How should Spokane Public Schools address disproportionate discipline of minority and special education students?

As noted above, I support investments in staff and training. The superintendent’s work group provided a clear set of recommendations to further address these issues. The upcoming report from the Urban Collaborative will also offer insights and recommendations. The combination of these two groups should lead to direct budget allocations that are most likely to make strong improvements. I plan to closely monitor the quarterly reports regarding discipline and raise questions and concerns when progress lags expectations. It will take several years of continued focus to come close to a level of proportionality that may be deemed acceptable.

Is the role of schools simply to teach? Or does the district’s obligation extend beyond the classroom? If so, where should that line be drawn?
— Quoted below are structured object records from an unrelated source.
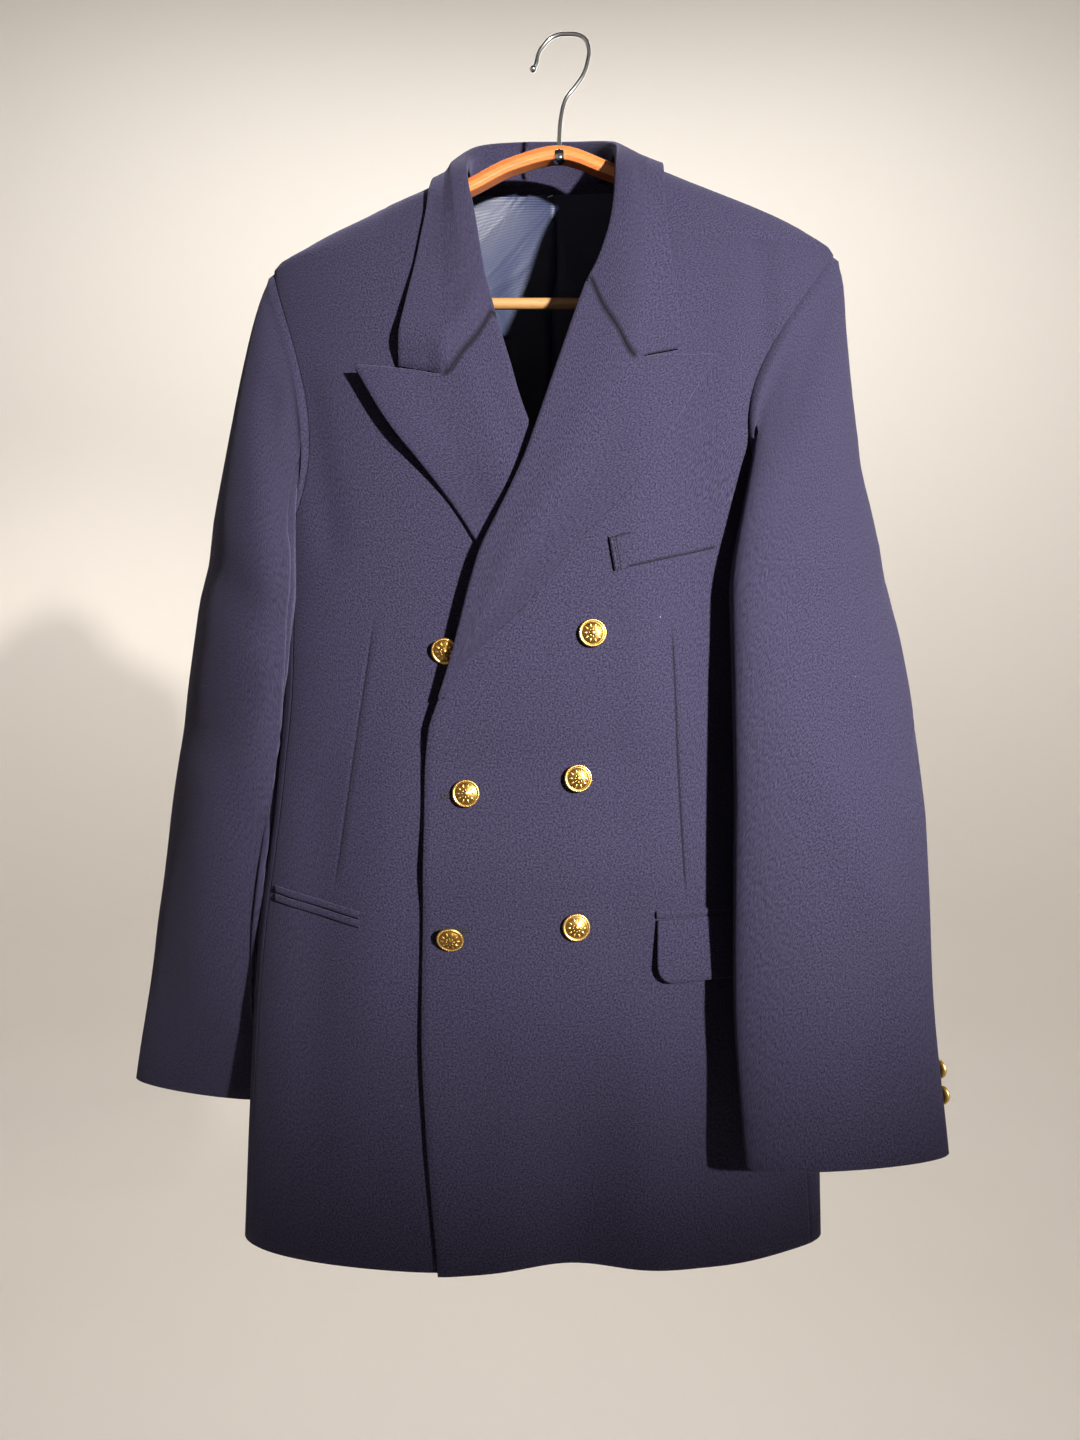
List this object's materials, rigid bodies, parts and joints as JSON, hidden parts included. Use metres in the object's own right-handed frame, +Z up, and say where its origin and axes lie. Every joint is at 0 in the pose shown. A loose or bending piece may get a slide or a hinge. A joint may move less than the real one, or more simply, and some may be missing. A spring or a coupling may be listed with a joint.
{
  "type": "double-breasted blazer on a wooden hanger",
  "caption": "Navy double-breasted blazer with peak lapels, notched collar, welt and flap pockets and brass dome buttons, hanging from the wire hook of a bent wooden hanger.",
  "frame": {"origin": "where the inner top of the wire hook bears on what it hangs from", "axes": "+Z up; -Y the front of the blazer; +X the wearer's left"},
  "size_m": [0.6583, 0.2109, 0.9584],
  "materials": {
    "worsted": "matt worsted twill",
    "lining": "satin",
    "brass": "polished",
    "stained_wood": "varnished",
    "pale_wood": "varnished",
    "hook_wire": "polished"
  },
  "bodies": {
    "root": {"back_left": "worsted", "back_right": "worsted", "breast_welt": "worsted", "button_left_lower": "brass", "button_left_middle": "brass", "button_left_upper": "brass", "button_right_lower": "brass", "button_right_middle": "brass", "button_right_upper": "brass", "collar": "worsted", "cuff_button_left_1": "brass", "cuff_button_left_2": "brass", "cuff_button_right_1": "brass", "cuff_button_right_2": "brass", "flap_left": "worsted", "front_left": "worsted", "front_right": "worsted", "hanger_bar": "stained_wood", "hook": "hook_wire", "jet_left": "worsted", "jet_lower_right": "worsted", "jet_upper_right": "worsted", "lapel_left": "worsted", "lapel_right": "worsted", "lining_back_left": "lining", "lining_back_right": "lining", "side_left": "worsted", "side_right": "worsted", "sleeve_top_left": "worsted", "sleeve_top_right": "worsted", "sleeve_under_left": "worsted", "sleeve_under_right": "worsted", "trouser_bar": "pale_wood"}
  },
  "joints": []
}
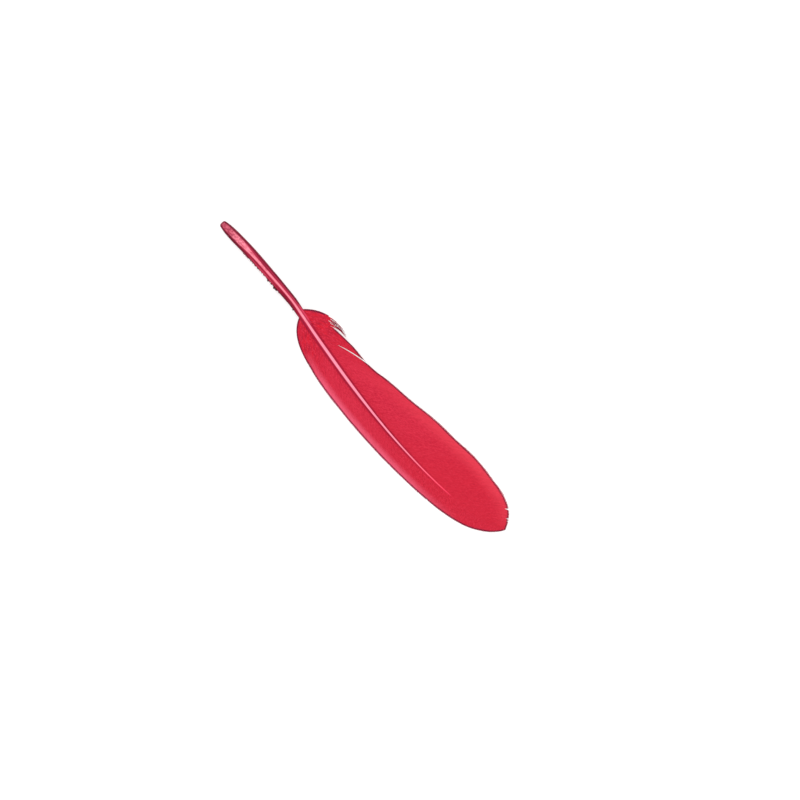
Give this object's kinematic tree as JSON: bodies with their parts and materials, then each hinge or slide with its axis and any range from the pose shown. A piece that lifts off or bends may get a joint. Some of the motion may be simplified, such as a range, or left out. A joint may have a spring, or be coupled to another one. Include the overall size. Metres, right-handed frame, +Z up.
{
  "type": "goose quill feather",
  "caption": "Dyed quill feather with a bare rounded quill, a tapering shaft, a wide and a narrow vane, lying on its underside.",
  "frame": {"origin": "centre of the bounding box in plan, on the surface that the feather lies on", "axes": "+X from the quill end to the tip, +Y towards the wide vane, +Z up, away from the surface, on the side that shows the shaft's ridge"},
  "size_m": [0.1528, 0.0251, 0.0051],
  "materials": {
    "feather": "satin"
  },
  "bodies": {
    "root": {"feather": "feather"}
  },
  "joints": []
}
I believe the obligation does go beyond traditional teaching. The ultimate goal of K-12 education is to prepare students for life after school. At Spokane Public Schools, we have the T-2-4 goal to further define that preparation (side note: I would prefer T24M to recognize military service, and T should more explicitly include Trades, not just Technical). Far, far fewer students would achieve T-2-4 goals if Spokane Public Schools only offered classroom instruction. Schools must offer food for the simple reason that hungry students will not easily learn, not to mention moral reasons. Recess and extracurricular activities are needed to allow students to be well rounded citizens and follow their interests. Furthermore, schools are excellent community gathering centers that can bring neighborhoods closer together. The infrastructure of buildings is publicly owned and should be used to support community interests whenever appropriate.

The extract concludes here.